Dunleavy will spend the next few weeks figuring out what he's going to do. He hasn't been contacted yet by old friend Jim Paxson in Cleveland about the Cavs' head vacancy, though he knows and likes Andre Miller ("he's a terrific young player") and thinks Chris Mihm has a future. He's got $3 million coming his way from the Blazers that should get him through the year and he'll be able to see Mike Jr. try to help and defend Duke's national championship in person.

He wants to coach again, even after all that happened.

"We were right there, within a fraction of the best winning percentage ever in Portland," he said. "We never lost a playoff series in Portland where we had home court advantage. And we won a few when we didn't have it. As a group, we could have bounced back."

I asked Dunleavy if he thought he was being made a scapegoat for everything that went so very wrong.

"I'm certainly the easiest guy to let go," he said. "Out of all parties concerned, it's easier to change the coach. Who knows what other changes are going to be made? But the one person we know isn't going to be changed is Bob."

Around The League
  • Sources indicate the Cavaliers badly want to talk with Del Harris about their head coaching job. Cleveland's braintrust was asking colleagues of Del's all about him at the Nike Desert Classic in Phoenix last week. The question is whether Delmer, a finalist for the Cleveland job the last time it was available, wants it. He's getting significant coin in Dallas as Don Nelson's defensive coordinator and didn't want to be the interim guy in Big D earlier this season while Nellie was recovering from prostate cancer surgery.

  • P.J. Carlesimo will continue his coast-to-coast television life for now. He says he hasn't been contacted by either the Cavs or Pistons. But that doesn't mean the ex-Blazers and Warriors coach wouldn't like one more shot. "I'd love to coach again," Carlesimo said from his San Francisco home. "In reality, I should be more proactive than I am about it. My clear choice would be to get back in." For now, he'll keep doing NBC studio work on the weekends and analyst work for the Spurs during the week.
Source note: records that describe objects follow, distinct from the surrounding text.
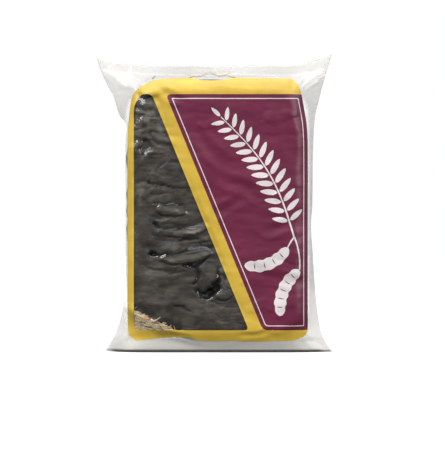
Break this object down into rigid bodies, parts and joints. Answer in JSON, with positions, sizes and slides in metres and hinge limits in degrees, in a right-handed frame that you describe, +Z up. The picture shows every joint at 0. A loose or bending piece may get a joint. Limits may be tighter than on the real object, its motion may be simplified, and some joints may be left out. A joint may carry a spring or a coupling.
{
  "type": "block of pressed tamarind pulp in a printed film bag",
  "caption": "Pressed tamarind pulp block sealed in a clear film bag with eared corners and a plain maroon and gold print round a window.",
  "frame": {"origin": "on the ground under the pack, at the middle of its bounding box's bottom", "axes": "+Z up, -Y out of the printed front, +X to the right as the front is seen"},
  "size_m": [0.1195, 0.0294, 0.1515],
  "materials": {
    "pulp": "sticky, dark brown-black pressed fruit pulp",
    "film": "clear, slightly milky crinkled packing film",
    "gold_ink": "printed ink under glossy film",
    "maroon_ink": "printed ink under glossy film"
  },
  "bodies": {
    "root": {"pulp_block": "pulp", "film_bag": "film", "gold_print": "gold_ink", "maroon_print": "maroon_ink"}
  },
  "joints": []
}
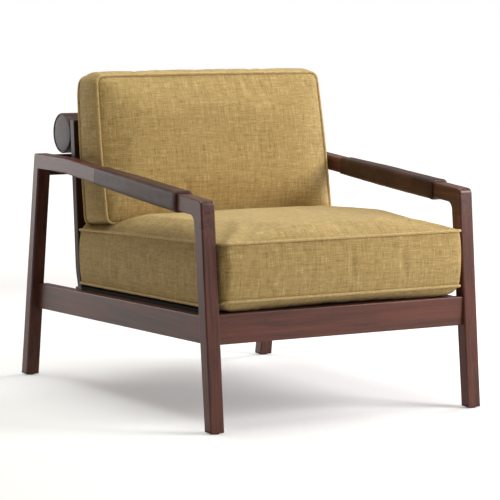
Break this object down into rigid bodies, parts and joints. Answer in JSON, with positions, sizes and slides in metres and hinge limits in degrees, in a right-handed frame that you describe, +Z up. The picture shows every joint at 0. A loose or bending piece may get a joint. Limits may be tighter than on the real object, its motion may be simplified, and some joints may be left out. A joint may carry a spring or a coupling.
{
  "type": "armchair",
  "caption": "Low wooden lounge armchair with open side frames, leather-wrapped arms, a leather back roll and loose boxed fabric cushions.",
  "frame": {"origin": "on the floor, at the centre of the bounding box's bottom", "axes": "+Z up, -Y towards the front of the chair, X across the chair; the chair is symmetric about X = 0"},
  "size_m": [0.751, 1.0234, 0.784],
  "materials": {
    "stained_wood": "dark espresso stain under a satin lacquer",
    "plain_wood": "unfinished beech",
    "dark_leather": "smooth, lightly glossy, dark brown",
    "padding": "felt",
    "steel": "zinc plated",
    "glide_plastic": "matt black nylon",
    "woven_cover": "slubby mustard linen weave",
    "woven_piping": "self piping in the cover's cloth",
    "black_cloth": "black woven cloth",
    "cushion_filling": "foam wrapped in fibre"
  },
  "bodies": {
    "frame": {"front_leg_left": "stained_wood", "front_leg_right": "stained_wood", "rear_leg_left": "stained_wood", "rear_leg_right": "stained_wood", "arm_left": "stained_wood", "arm_right": "stained_wood", "side_rail_left": "stained_wood", "side_rail_right": "stained_wood", "front_rail": "stained_wood", "rear_seat_rail": "stained_wood", "upper_back_rail": "stained_wood", "back_post_left": "stained_wood", "back_post_right": "stained_wood", "back_slats": "stained_wood", "slat_cleat_left": "stained_wood", "slat_cleat_right": "stained_wood", "seat_slats": "stained_wood", "platform_cloth": "black_cloth", "corner_blocks": "plain_wood", "arm_padding_left": "padding", "arm_padding_right": "padding", "arm_wrap_left": "dark_leather", "arm_wrap_right": "dark_leather", "roll_tube": "plain_wood", "roll_leather_cover": "dark_leather", "roll_end_left": "dark_leather", "roll_end_right": "dark_leather", "roll_bolts": "steel", "leg_dowels": "plain_wood", "side_rail_dowels": "plain_wood", "cross_rail_dowels": "plain_wood", "post_dowels": "plain_wood", "cleat_screws": "steel", "slat_screws": "steel", "block_screws": "steel", "foot_glides": "glide_plastic", "glide_nails": "steel"},
    "seat_cushion": {"seat_cushion_cover": "woven_cover", "seat_cushion_core": "cushion_filling", "seat_cushion_piping": "woven_piping"},
    "back_cushion": {"back_cushion_cover": "woven_cover", "back_cushion_core": "cushion_filling", "back_cushion_piping": "woven_piping"}
  },
  "joints": [
    {"name": "seat_cushion_slide", "type": "slide", "parent": "frame", "child": "seat_cushion", "axis": [0, -0.9998, 0.0192], "range_m": [0, 0.25]},
    {"name": "back_cushion_lift", "type": "slide", "parent": "frame", "child": "back_cushion", "axis": [0, 0, 1], "range_m": [0, 0.2]}
  ]
}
  • My man Gil Parmele here at ESPN is the first person, I believe, to point out the following fact: if the Lakers finish off the Kings in the second round, Phil Jackson will have won his 18th straight playoff series, which will tie an all-time league record. Jackson is currently one series behind Red Auerbach, who didn't lose a postseason series from March, 1959, to March, 1967. Incredible.

  • Probable top-three pick Shane Battier has signed with Washington, D.C. attorney Lon Babby of the Williams and Connolly firm. Babby represents fellow Dookies Grant Hill and Christian Laettner.

  • Several league scouting types are flying to Europe this weekend to take a gander at Pau Gasol, a 7-1 forward who plays for a Spanish team. Scouts will fly down to see him after looking at the European Final Four in France. Gasol is 20 and can shoot it, though, scouts say, not quite as well as Dirk Nowitzki. But Gasol has yet to apply for the draft; he wants more certainty on where he's going to be drafted. A buyout from his Spanish team is also an issue. But if he does come out, he could go in the top half of the first round.

  • Sonics are closing in on naming Pistons' personnel director Rick Sund their general manager. The team is looking to pad its basketball staff with team president Wally Walker adding business responsibilities to his title. Sund hasn't had much to do in Detroit since Joe Dumars took over last year.

  • Nuggets still searching for a GM; Portland's Mark Warkentien pulled his name out of contention last week. Indiana's David Kahn still is in the running, and Nets' GM John Nash also could be interested.

  • Add Nike: USC guard Jeff Trepagnier and Iowa State forward Martin Rancik helped themselves last week with strong performances at the tournament. Arizona forward Gene Edgerson also had a good week. But the overall talent level had a lot of personnel types out on the back nine most of the week. Kansas' Kenny Gregory posted the top vertical at the tournament: 39 1/2 inches.